Crystal Mine

Location
- Location: Juneau City and Borough, Alaska, United States; 57°58′12.36″N 133°47′37.03″W﻿ / ﻿57.9701000°N 133.7936194°W;

Production
- Products: Gold from quartz veins in ore minerals of Chalcopyrite and pyrite

History
- Opened: 1901
- Closed: 1925

= Crystal Mine =

Mine near Juneau, Alaska, USA

Crystal Mine is located near Juneau in the U.S. state of Alaska. The quartz ledge at the Crystal Mine was first discovered in 1895 by B. Heins. It was so named because of the large pyrite cubes which were found occurring in the surface outcrops of the ledge. Gold was extracted till 1905 from quartz using ten-stamp mill and from about 1,000 feet of underground workings yielded 1,210 ounces of gold. Intermittent production of gold is reported till 1925 but there are no records of the yield. The formation was determined as of 54 to 56 Ma age. The gold yielding resources available from the mine were assessed as 9,000 tons of material with yield of 0.21 ounce of gold per ton.

==Geography==
On the sides of many of the pyrite cubes, small particles and crystals of gold may be observed, and this somewhat novel occurrence makes the ore of special mineralogic interest.
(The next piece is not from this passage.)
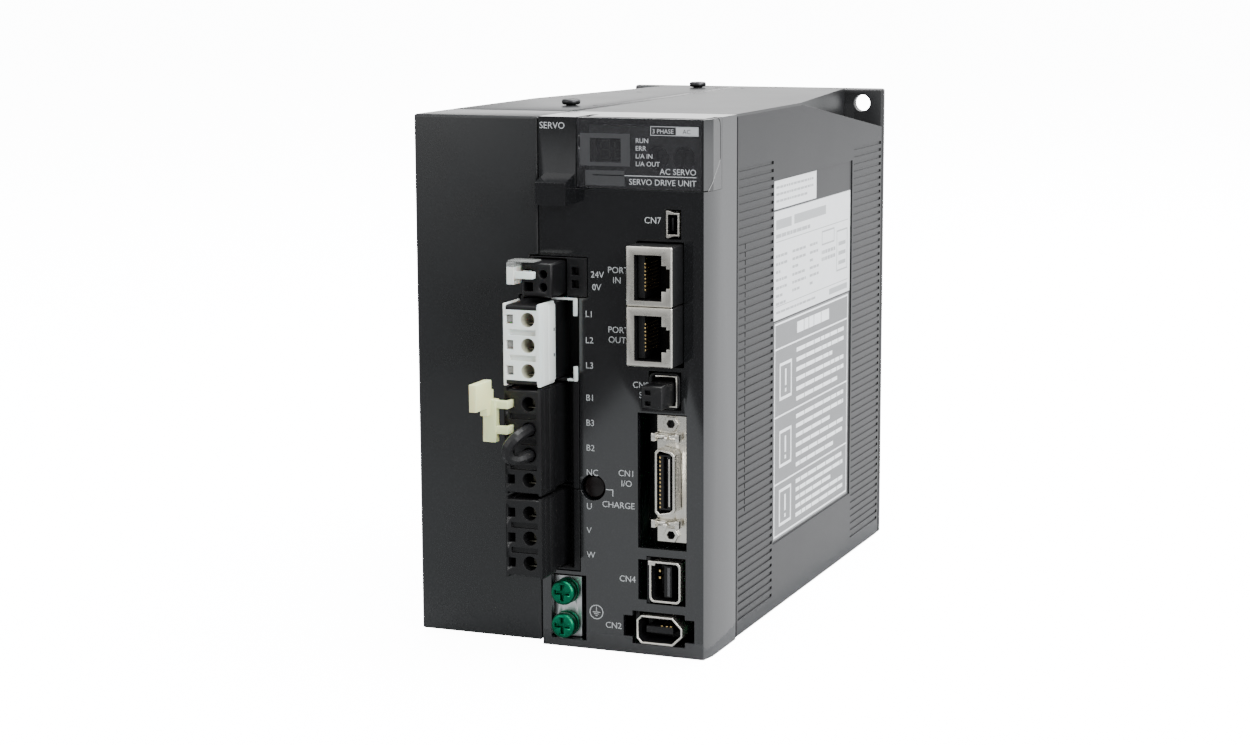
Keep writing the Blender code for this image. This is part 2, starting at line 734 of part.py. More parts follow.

The mine workings were situated 1.5 miles from the wharf at Snettisham and 700 ft above high tide water. The ledge has a width of from 1–10 ft, averaging about 4 ft, and is exposed for over 1000 ft in length. Fragments of the enclosing andesite are often included in the vein, and these as well as the quartz carry the gold values.

==Geology==
The gold deposits were discovered in quartz veins (in undulating form) in a low-angle fault with a strike of S30-50E and dipping 8-35E; the fault itself was identified as 1–10 ft in thickness in rock formations of amphibolite as part of the Snettisham ultramafic complex. Sheared and altered amphibolite were the dominant formations in the fault where quartz were not found; the fault zone also had large fillings of weathered calcite orange in colour, with quartz formation located in a limited thickness of few inches to 10 ft. The composition of quarts varied with 60 percent silicified amphibolite to 100 % of quartzite. The veins were also filled with gauges. Quartz and calcite crystals up to 6 in long were common and pyrites covered with euhedral gold crystals were found in 60% of the veins. A remarkable sample of a cubic pyrite crystal from the Crystal Mine, which measures about 3 inch on a side with large amount of terminated crystals of gold on its surface, is on display in the Smithsonian Institution. Based on detailed geological investigations of the mine, the age of the formation has been determined as 54 to 56 Ma. The gold resources available from the mine was assessed as 9,000 tons of material with yield potential of 0.21 ounce of gold per ton.

==History==
Crystal Mine was discovered in 1895 and the ten-stamp mill was installed in 1901. Operations were first undertaken in 1901–2, aided by a 20-stamp mill close to the shore at Snettisham, said to have produced approximately $25,000 work of gold. In 1903, the mine was purchased by the Alaska Snettisham Gold Mining Company and rapid development immediately began. At the close of the year 1903, the work done aggregated 1000 ft of tunneling and drifting along the ledge at different levels. These levels were connected by winzes and much of the intermediate ore was mined. Power was acquired by a flume over a 1 mi in length, which follows the mountain slope at an elevation of 400 ft, collecting water from the many small creeks. This was connected with a pipe line, which supplied Pelton wheels at the mill, and a total of 300 horsepower was obtained. In 1904, mining continued, and most of the developed ore is said to have been stamped out and milled. Early in 1905, this company discontinued operations at Snettisham and plans were being made to remove both mill and mine equipment. During this time the ore mined up to 1905 in about 1,000 feet of underground workings yielded about 1,210 ounces of gold.

By 1909, 750 tons of ore had been processed. Work continued intermittently and had finally stopped in 1925. At that time the mine consisted of 2,350 feet of tunnels, 5 stages, a 175 ft upper adit with a stet. Gold produced after 1905 was not recorded.